> _PROBLEM TO SOLVE_:
How many lines in this material include the string "axes"? Answer with the number and nothing further.

> _INPUT ROWS_:
>>>>>

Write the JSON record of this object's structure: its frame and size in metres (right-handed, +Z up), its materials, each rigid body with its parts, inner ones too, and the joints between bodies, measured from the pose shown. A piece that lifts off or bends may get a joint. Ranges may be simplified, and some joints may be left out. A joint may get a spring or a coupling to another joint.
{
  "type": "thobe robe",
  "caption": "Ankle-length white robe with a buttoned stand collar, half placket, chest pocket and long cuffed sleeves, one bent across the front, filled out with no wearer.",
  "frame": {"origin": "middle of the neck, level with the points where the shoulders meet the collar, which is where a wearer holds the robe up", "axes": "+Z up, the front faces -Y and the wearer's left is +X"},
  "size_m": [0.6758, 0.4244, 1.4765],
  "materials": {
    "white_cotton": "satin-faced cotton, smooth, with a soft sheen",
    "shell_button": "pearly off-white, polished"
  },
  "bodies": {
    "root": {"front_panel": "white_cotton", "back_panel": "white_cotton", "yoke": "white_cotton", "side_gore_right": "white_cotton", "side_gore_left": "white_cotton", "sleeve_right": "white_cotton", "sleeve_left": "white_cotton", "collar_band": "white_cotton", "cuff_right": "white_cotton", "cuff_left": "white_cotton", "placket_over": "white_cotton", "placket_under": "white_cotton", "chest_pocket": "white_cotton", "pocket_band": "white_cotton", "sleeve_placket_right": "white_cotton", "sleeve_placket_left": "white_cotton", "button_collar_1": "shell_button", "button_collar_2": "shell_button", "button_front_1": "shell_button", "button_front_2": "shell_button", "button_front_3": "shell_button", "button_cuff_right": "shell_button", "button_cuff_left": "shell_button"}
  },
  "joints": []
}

<<<<<
>>>>>

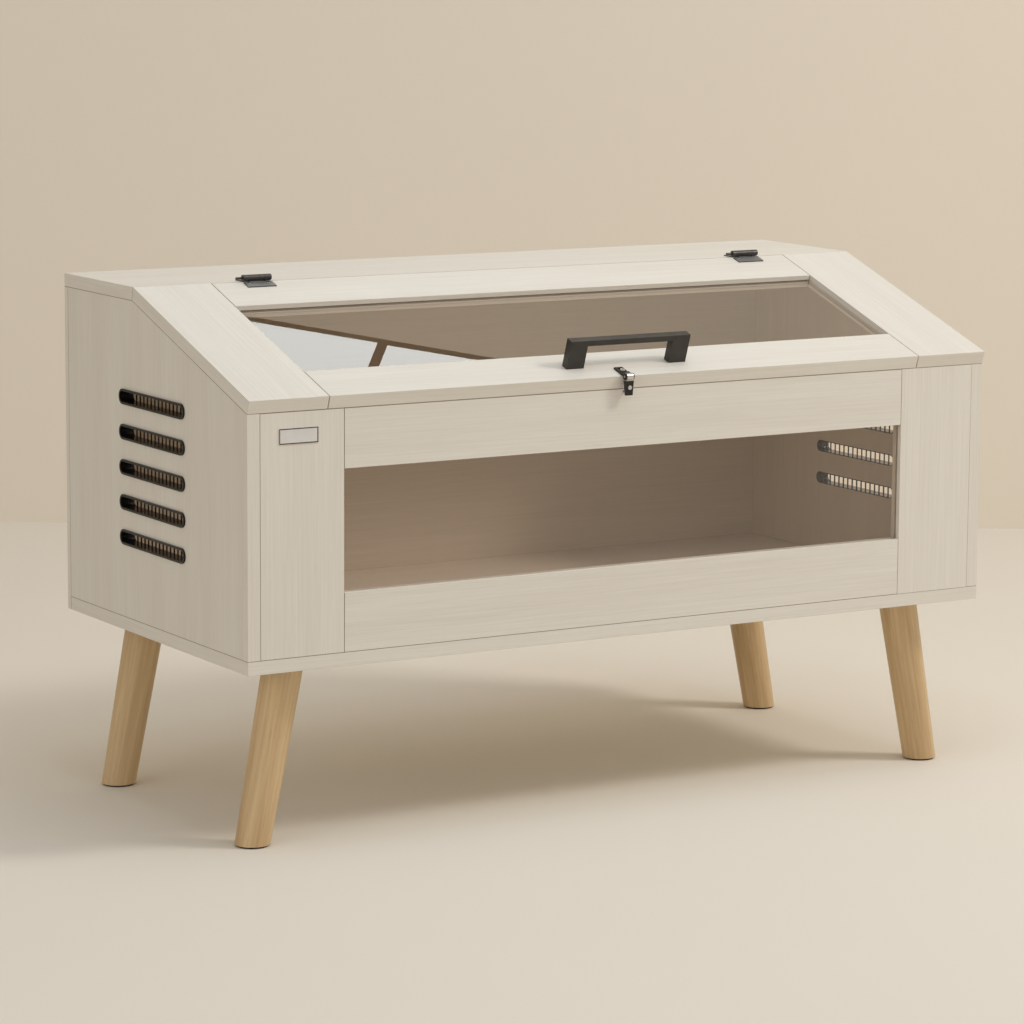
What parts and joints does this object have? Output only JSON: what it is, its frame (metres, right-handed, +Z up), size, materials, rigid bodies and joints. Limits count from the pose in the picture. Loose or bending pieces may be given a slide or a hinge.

<<<<<
>>>>>

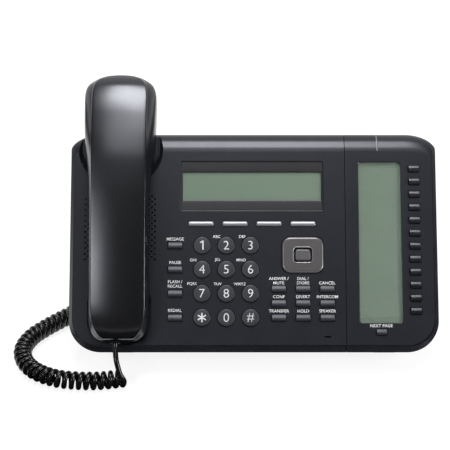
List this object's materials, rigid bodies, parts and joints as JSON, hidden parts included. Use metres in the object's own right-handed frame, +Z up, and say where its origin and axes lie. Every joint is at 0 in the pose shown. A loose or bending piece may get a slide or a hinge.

<<<<<

> _THE RESPONSE_:
2